The convenience mobile access to the internet offers is too immense to be held back. Having every kind of information you could find on the web available with us any time at any place is definitely going to improve the efficiency of many of our activities. But retrieving information is probably the least of the benefits; the ability to add information as we come across it and the ability to communicate with others using multiple different types of media are probably the two biggest changes. Adding information to the internet has traditionally been a rather long procedure of gathering material, processing it and then uploading it. Now with mobile devices capable of connecting to the internet in a close to fully featured manner, everything can be added on the fly. And social media offer new ways to efficiently share everything with various circles.

As mobile internet rapidly becomes a habit for more and more people all over the world, certain behaviors and trends are bound to change. And one of the things that are already changing is the way customers interact with companies. Traditionally, people have used the telephone to contact companies and vice versa. The telephone became the medium of choice in the past for various reasons; it offers quick and accurate communication, it has a rather dense degree of interactivity (there is minimal delay between each question and answer) and mobile phones are small enough to be carried around everywhere. Smartphones and mobile internet can sustain all the advantages the telephone has and add a whole lot more.
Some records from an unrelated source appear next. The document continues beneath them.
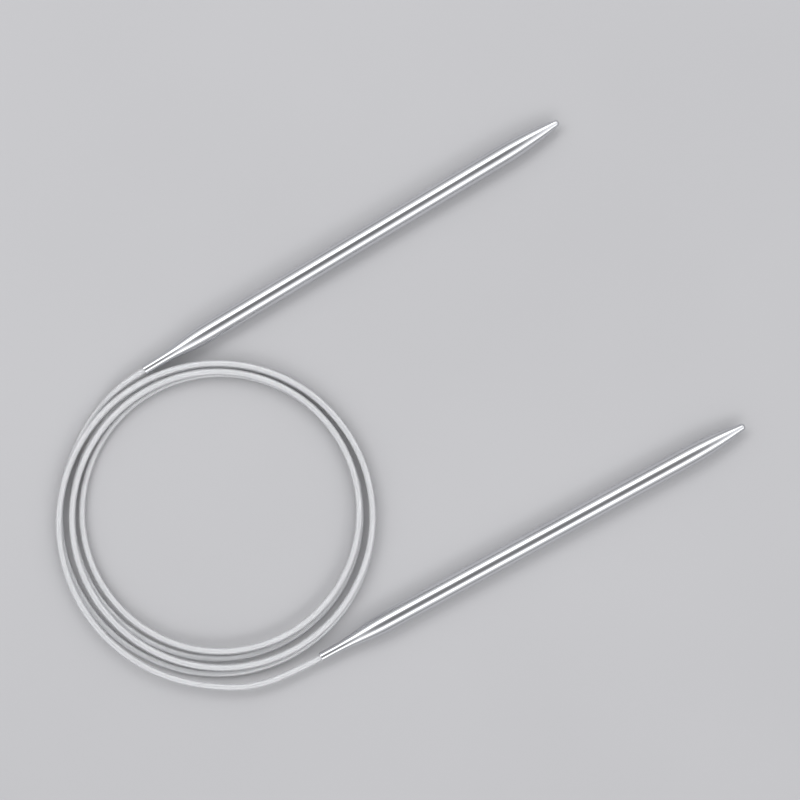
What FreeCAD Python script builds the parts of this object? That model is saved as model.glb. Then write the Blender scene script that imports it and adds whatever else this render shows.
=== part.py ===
import FreeCAD, Part

import math
import os
import re

import Sketcher

# Circular knitting needle: two hollow steel tips on one jacketed wire cable. It lies on a flat surface
# with the cable wound in a loose coil and both tips side by side, pointing away from the coil.
# +X runs along the tips to their points, +Y across them, +Z up. The origin lies on the surface,
# in the middle of the two tips. Lengths are millimetres and angles are degrees.

DRIVING_SIZES = [
    ("tip_diameter", 5.0, "outer diameter of the straight shaft, the needle's size"),
    ("tip_length", 118.0, "from the mouth of the neck to the point"),
    ("tip_wall", 0.4, "wall of the hollow shaft"),
    ("point_length", 17.0, "length of the pointed end"),
    ("point_end_radius", 0.9, "rounding at the very end of the point"),
    ("point_solid", 6.0, "closed metal ahead of the hollow"),
    ("hollow_end_radius", 0.6, "rounding at the front end of the hollow"),
    ("neck_diameter", 2.4, "outer diameter of the neck, round the cable"),
    ("neck_straight", 3.0, "straight part of the neck, from its mouth"),
    ("neck_taper", 16.0, "smooth taper between the neck and the shaft"),
    ("mouth_round", 0.2, "rounding of the outer edge at the neck's mouth"),
    ("cable_diameter", 1.6, "over the jacket"),
    ("cable_fit", 0.05, "radial clearance of the cable in the neck"),
    ("core_diameter", 1.0, "wire core inside the jacket"),
    ("core_stub", 0.8, "core that stands out past the crimp sleeve"),
    ("sleeve_length", 5.0, "crimp sleeve on the end of the core"),
    ("sleeve_fit", 0.1, "radial clearance of the crimp sleeve in the shaft"),
    ("sleeve_bevel", 0.4, "bevel on the ends of the crimp sleeve"),
    ("crimp_width", 0.9, "width of each rolled crimp"),
    ("crimp_depth", 0.35, "depth of each rolled crimp"),
    ("splay_angle", 1.15, "angle of each tip away from the needle's middle line"),
    ("tip_stagger", 2.6, "lower tip lies this much further forward"),
    ("coil_turns", 4.5, "turns of cable from one tip to the other"),
    ("coil_inner_radius", 33.5, "centre line of the innermost turn"),
    ("lower_step", 2.25, "least step from turn to turn in the lower layer"),
    ("upper_step", 2.1, "least step from turn to turn in the upper layer"),
    ("lower_fan", 1.5, "how much more the lower turns step where they fan out"),
    ("upper_fan", 2.4, "how much more the upper turns step where they fan out"),
    ("bunch_angle", 65.0, "where the turns lie closest together, from +X"),
    ("turning_span", 90.0, "half of the stretch in which the spiral turns back"),
    ("layer_gap", 0.45, "gap between the two layers"),
    ("rest_gap", 0.05, "gap between the lower layer and the surface"),
    ("lead_angle", 30.0, "how far round the coil each end of the cable leaves it"),
    ("lead_outset", 0.8, "tip's axis lies this much further out than the coil's end"),
    ("coil_back", 2.8, "coil's centre lies this far behind the mouths of the necks"),
]

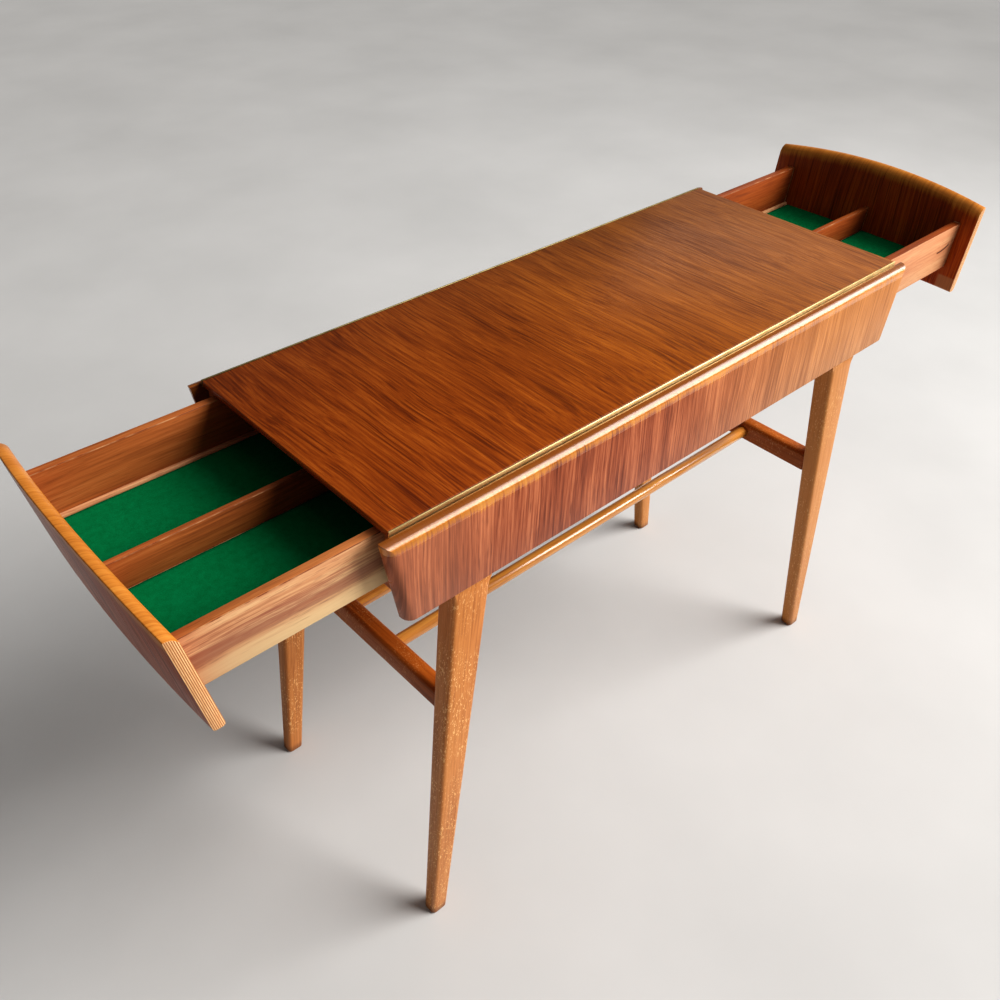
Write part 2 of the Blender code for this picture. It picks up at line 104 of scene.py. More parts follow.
class Shader:
    """A material whose nodes are added one by one and feed its Principled BSDF."""

    def __init__(self, name):
        self.material = bpy.data.materials.new(name)
        self.material.use_nodes = True
        self.tree = self.material.node_tree
        self.surface = self.tree.nodes["Principled BSDF"]

    def feed(self, socket, value):
        """Links a node's output to the socket, or sets the socket to a plain value."""
        if isinstance(value, bpy.types.NodeSocket):
            self.tree.links.new(value, socket)
        else:
            socket.default_value = value

    def add(self, kind, settings=(), inputs=()):
        node = self.tree.nodes.new(kind)
        for key, value in dict(settings).items():
            setattr(node, key, value)
        for key, value in dict(inputs).items():
            self.feed(node.inputs[key], value)
        return node

    def set(self, **values):
        """Sets the surface's own sockets, named with _ for a space."""
        for key, value in values.items():
            self.feed(self.surface.inputs[key.replace("_", " ")], value)

    def math(self, operation, first, second=0.0):
        return self.add("ShaderNodeMath", {"operation": operation}, {0: first, 1: second}).outputs[0]

    def sum(self, *weighted):
        """The sum of (socket, weight) pairs, each socket taken as its distance from a half."""
        total = 0.5
        for socket, weight in weighted:
            part = self.math("MULTIPLY", self.math("SUBTRACT", socket, 0.5), weight)
            total = self.math("ADD", part, total)
        return total

    def place(self):
        return self.add("ShaderNodeTexCoord").outputs["Object"]

    def split(self, vector):
        return self.add("ShaderNodeSeparateXYZ", (), {0: vector}).outputs

    def mapped(self, vector, move=(0, 0, 0), turn=(0, 0, 0), scale=(1, 1, 1)):
        inputs = {"Vector": vector, "Location": move, "Rotation": turn, "Scale": scale}
        return self.add("ShaderNodeMapping", (), inputs).outputs[0]

    def noise(self, vector, scale=1.0, detail=2.0, roughness=0.5, distortion=0.0):
        inputs = {"Vector": vector, "Scale": scale, "Detail": detail}
        inputs.update({"Roughness": roughness, "Distortion": distortion})
        return self.add("ShaderNodeTexNoise", (), inputs).outputs["Fac"]

    def step(self, value, low, high, start=0.0, end=1.0):
        """Value carried smoothly from start, at low, to end, at high. Low may be above high."""
        if low > high:
            low, high, start, end = high, low, end, start
        inputs = {"Value": value, "From Min": low, "From Max": high, "To Min": start, "To Max": end}
        settings = {"interpolation_type": "SMOOTHSTEP"}
        return self.add("ShaderNodeMapRange", settings, inputs).outputs["Result"]

    def mix(self, share, first, second):
        """Two colours mixed. A colour is a socket or three numbers."""
        node = self.add("ShaderNodeMix", {"data_type": "RGBA"})
        self.feed(node.inputs["Factor"], share)
        for number, colour in ((6, first), (7, second)):
            plain = not isinstance(colour, bpy.types.NodeSocket)
            self.feed(node.inputs[number], (*colour, 1.0) if plain else colour)
        return node.outputs[2]

    def ramp(self, value, stops):
        """A colour ramp with stops of (position, colour)."""
        node = self.add("ShaderNodeValToRGB", (), {"Fac": value})
        elements = node.color_ramp.elements
        while len(elements) < len(stops):
            elements.new(0.5)
        for element, (position, colour) in zip(elements, stops):
            element.position = position
            element.color = (*colour, 1.0)
        return node.outputs["Color"]

    def bump(self, height, distance, strength=1.0):
        inputs = {"Height": height, "Distance": distance, "Strength": strength}
        self.set(Normal=self.add("ShaderNodeBump", (), inputs).outputs[0])


# Wood

# The figure of every wood. A stretch is how many times longer than wide the streaks are.
WARP_ALONG, WARP_ACROSS = 3.5, 6.0
TONE_ALONG, TONE_ACROSS = 4, 8
BAND_STRETCH = 15
FIBRE_STRETCH = 36
PORE_SCALE, PORE_STRETCH = 820, 14
BUNDLE_SCALE, BUNDLE_STRETCH = 55, 14

# Each wood: its colours from its dark lines to its pale streaks, and how its figure is drawn.
# Scales are in features for each metre across the grain, and weights are shares of the contrast.
VENEER = {
    "dark": (0.100, 0.014, 0.0012),
    "middle": (0.290, 0.056, 0.0045),
    "pale": (0.480, 0.120, 0.0130),
    "bands": (55, 0.4),
    "fibres": (460, 1.0),
    "tone": 0.35,
    "warp": 0.014,
    "lines": 0.65,
    "line_scale": 430,
    "line_length": 0.13,
    "pits": 0.3,
    "flecks": 0.0,
    "gloss": 0.32,
    "specular": 0.22,
    "coat": 0.0,
}
PANEL_VENEER = {
    **VENEER,
    "dark": (0.140, 0.028, 0.012),
    "middle": (0.340, 0.088, 0.036),
    "pale": (0.560, 0.190, 0.085),
    "bands": (45, 0.6),
    "fibres": (420, 1.2),
    "warp": 0.012,
    "lines": 0.6,
    "line_scale": 430,
    "line_length": 0.04,
    "specular": 0.20,
}
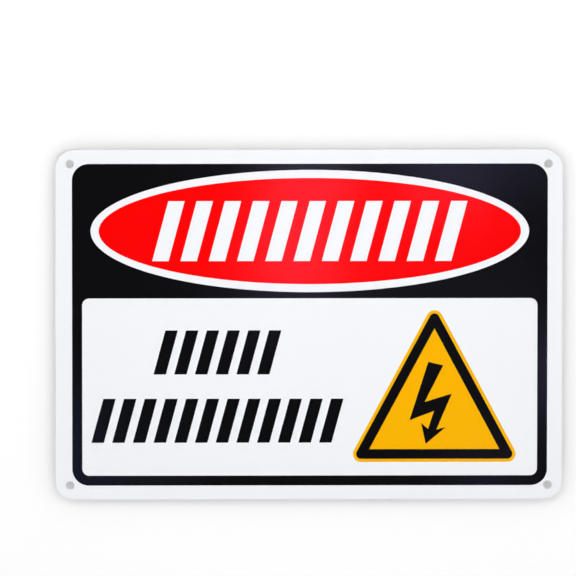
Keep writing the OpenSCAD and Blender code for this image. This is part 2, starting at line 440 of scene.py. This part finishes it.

Let’s take an example into consideration: we have a washing machine that happens to malfunction and we are calling the vendor to find out how to fix it. Using the phone, the vendor first level support technician could give some generic instructions on how to perform basic troubleshooting actions to try and isolate the problem at hand. This communication, while being quick and interactive is not very accurate, since the information the technician gets from us might not be good enough (since we do not possess the knowledge required to mention all the important issues). Using a video call instead or taking some pictures and streaming these to the technician could greatly increase the quality of information the technician has at their disposal. Furthermore, the technician could, in the same manner, send a video or a picture showing exactly how to perform an action that could solve the problem we have in a matter of few minutes. There are countless other examples that can be thought of, where UC would greatly enhance the efficiency of several activities.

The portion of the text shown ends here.